In the six months prior to filing an application, employers are required to place a job order with the state’s unemployment bank and run two newspaper advertisements in Sunday papers in the area of intended employment in a paper of general circulation most appropriate for the profession. Employers of professionals are also required to conduct three additional types of recruitment from a supplemental list of recruiting methods (e.g. job fairs, employer’s web site, job search website other than the employer’s, on-campus recruiting, newsletters or journals of trade or professional organizations, private employment firms, employee referral program with incentives, campus placement offices, local and ethnic newspapers; and radio and television advertising).

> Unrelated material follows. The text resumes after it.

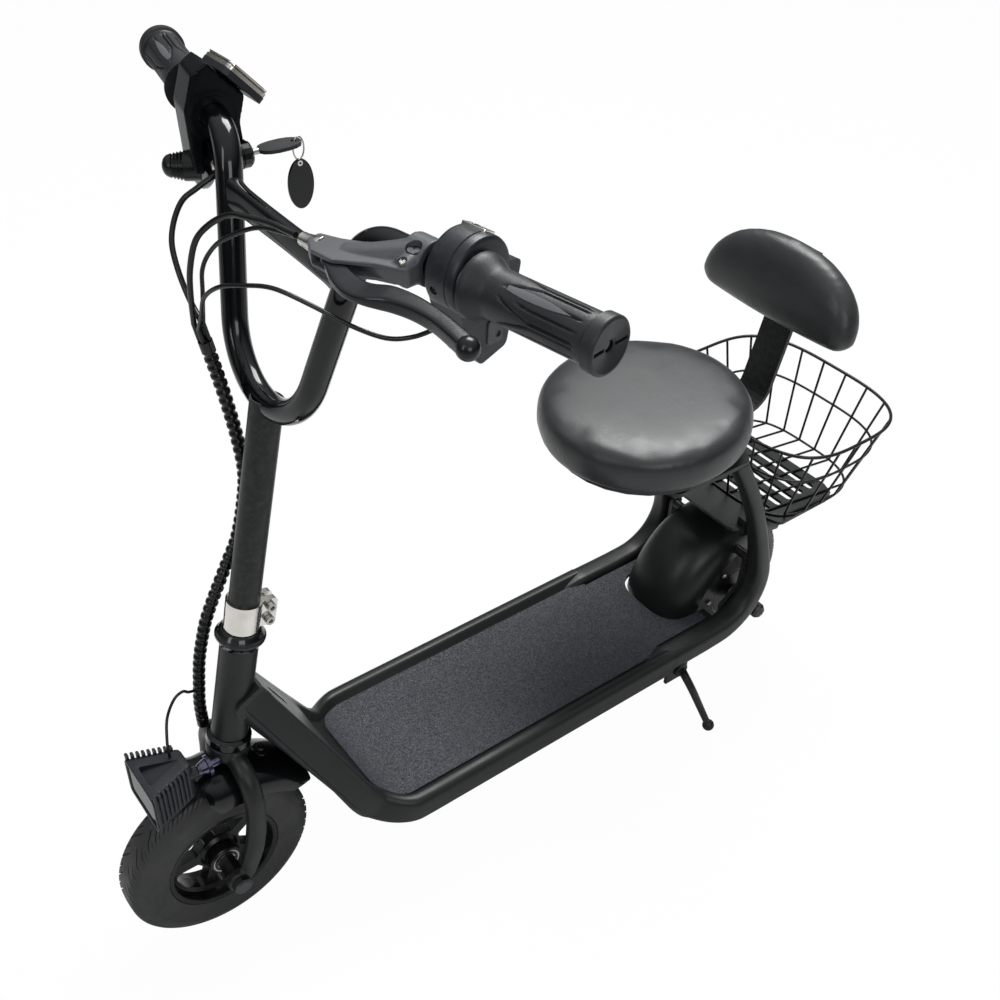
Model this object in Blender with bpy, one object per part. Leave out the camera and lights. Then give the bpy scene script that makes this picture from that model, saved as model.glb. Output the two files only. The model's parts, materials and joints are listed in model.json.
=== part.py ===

Documentation of recruitment is not to be submitted with the application, but must be maintained in a file that will be available to the DOL in the case of a request by a Certifying Officer (CO) or an audit. The two advertisements as well as the job order must be placed more than 30 days but less than 180 days before filing the application.
Minimally Qualified Applicants
Should no available, able, willing, qualified, available U.S. worker applicants respond to the ads and other recruitment efforts, then the employer files the labor certification application with the DOL. US workers include:
• U.S. citizens and nationals;
• legal permanent residents;
• certain temporary and permanent residents who entered the US before 1982 and were granted adjustment of status;
• special agricultural workers granted adjustment of status; and
• refugees and asylees.
Aliens who are in F-1 status and hold optional practical training (OPT) and H-1B workers are not considered U.S. workers.

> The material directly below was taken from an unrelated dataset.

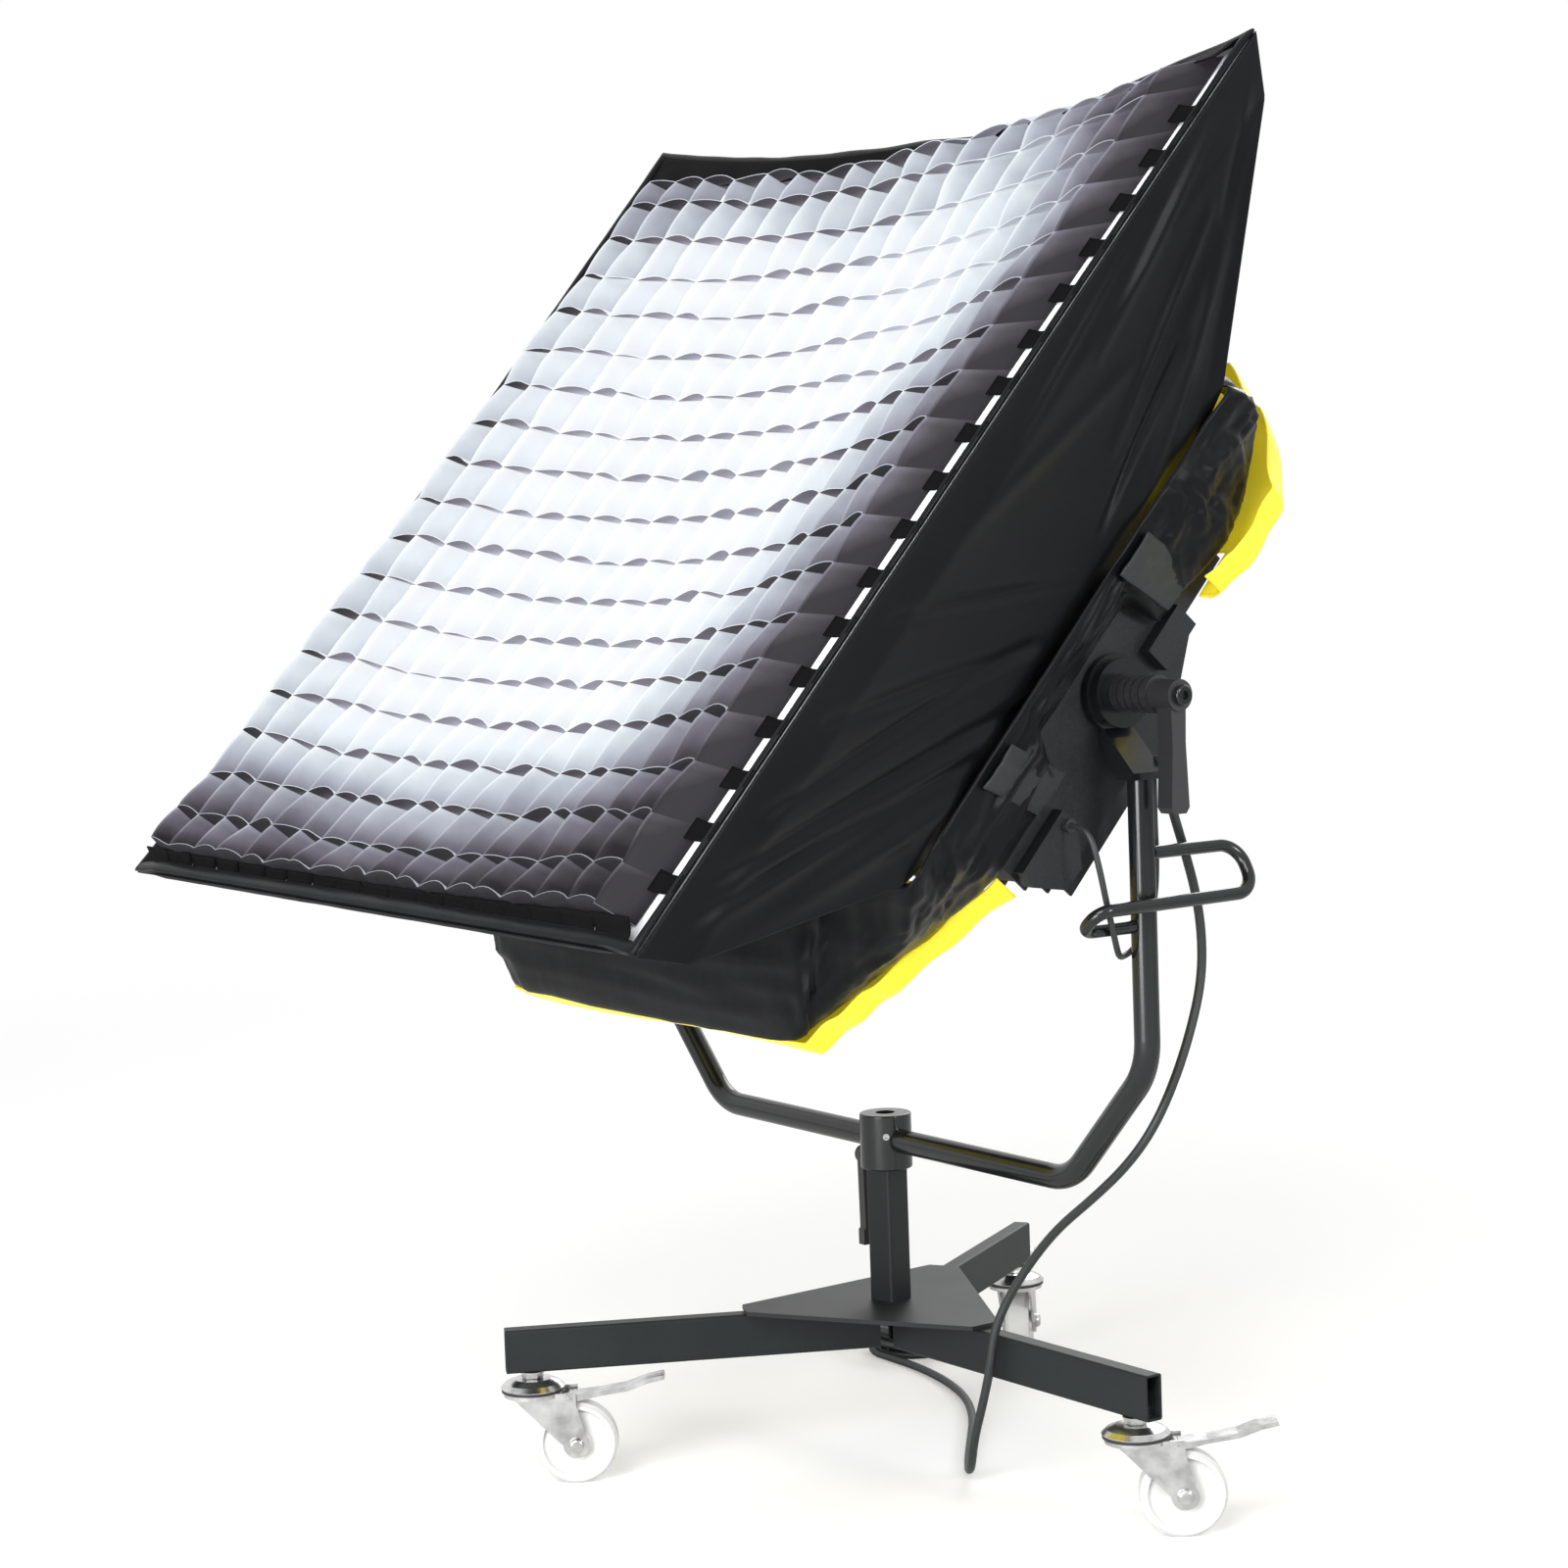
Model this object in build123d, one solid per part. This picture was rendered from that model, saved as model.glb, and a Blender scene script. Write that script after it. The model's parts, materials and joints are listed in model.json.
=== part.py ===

In terms of disqualifying US workers, it should be emphasized that the applicant must be able to reasonably perform the job duties. Thus, even if the applicant satisfies the minimum education and experience requirements, or has alternative qualifications equivalent to the minimum requirements, he or she can still be ineligible for the position. Also, an employer company can request references to determine if the applicant is truly qualified for the position. Further, the applicant must be willing to fill the job and all its attendant terms, including the salary. Therefore, if an applicant wishes a higher salary he is not considered a “willing” applicant for the PERM labor certification process and he can be disqualified.
It should be emphasized that the DOL will consider a candidate minimally qualified, even if he does not satisfy the actual minimum requirements, if he could acquire the skills necessary to perform the job in a reasonable period of on-the-job training. Thus, for applicants who do not meet the explicit requirements on the labor certification, the employer should document how each such applicant could not be trained on the job within a reasonable period of time.
In terms of ascertaining whether an applicant is minimally qualified, an employer may disqualify a PERM applicant if there is no reasonable possibility that the applicant meets the employer’s job requirements based on his resume alone. Where the applicant’s resume is silent regarding a major requirement, i.e., a college degree, and the resume omits any relevant experience and no evidence is provided showing requisite training in the job opportunity, then the employer can reject the applicant for a lawful, job-related reason.
Substantially Equivalent Alternative Requirements
When an employer’s alternative requirements are substantially equivalent to the primary requirements and the alien only meets the alternative requirements, the employer must indicate that applicants with any suitable combination of education, training or experience are acceptable. Alternative and primary requirements must be substantially equivalent in terms of whether the applicant can reasonably perform the job duties.
Responding to US Workers Applying for the Position
The employer should respond in a reasonably prompt fashion to any applications from US workers responding to any ads, postings or notices for the PERM position. If attempts to contact the applicant through the phone or e-mail are unsuccessful, then the employer should send a letter via certified mail or mail sent by overnight delivery to the applicant.
Proper Standards of Disqualification
Regarding the interview process and proper standards of disqualification of candidates, as long as the job requirements are within the limits prescribed by the regulations, the rejection of US workers who do not meet all those requirements is lawful and job-related. It is important that employers not to ask illegal questions, that is, questions regarding marital status, gender, sexual orientation, health or handicap, religion, age, ethnicity, race, or citizenship status. Regarding the applicant’s work authorization, the employer should ask only if the applicant has the right to work permanently in the US. Also, the employer should not reject a job applicant for subjective reasons, for example, because it finds the applicant to be unattractive, insufficiently outgoing, or has a personality conflict with the applicant. Moreover, the employer must not add job requirements that were not included in the job advertisement. Furthermore, the employer must not reject U.S. workers whose qualifications exceed the job’s requirements. Finally, the employer must not reject a job applicant because he has requested a higher salary than what is being offered unless the employer has actually made the job offer already.
Also, the employer should ask the following questions of each applicant:
• Does the applicant meet the minimum education, experience and training requirements for the position, or a suitable alternative combination thereof?
• Can the applicant reasonably perform the job duties as listed in the labor certification application?
• Is the applicant willing and able to accept the job offer (salary, relocation, etc.)?
• Do the applicant’s references support a job offer?
• Does the applicant have the right to work permanently in the U.S.?
Regarding the last question, this is the only legal question the employer may ask regarding the applicant’s national origin, citizenship or immigration status and whether that person is a US worker. The employer may not discriminate on the basis of national origin.
Employers under PERM will need to prepare a recruiting report that describes recruitment steps undertaken and the result achieved, the number of hires and, if applicable, the number of US workers rejected, categorized by lawful job related reasons for such rejections. The Certifying Officer (CO), after reviewing the employer’s recruitment report, may request the US workers’ resumes or applications, sorted by the reasons the workers were rejected.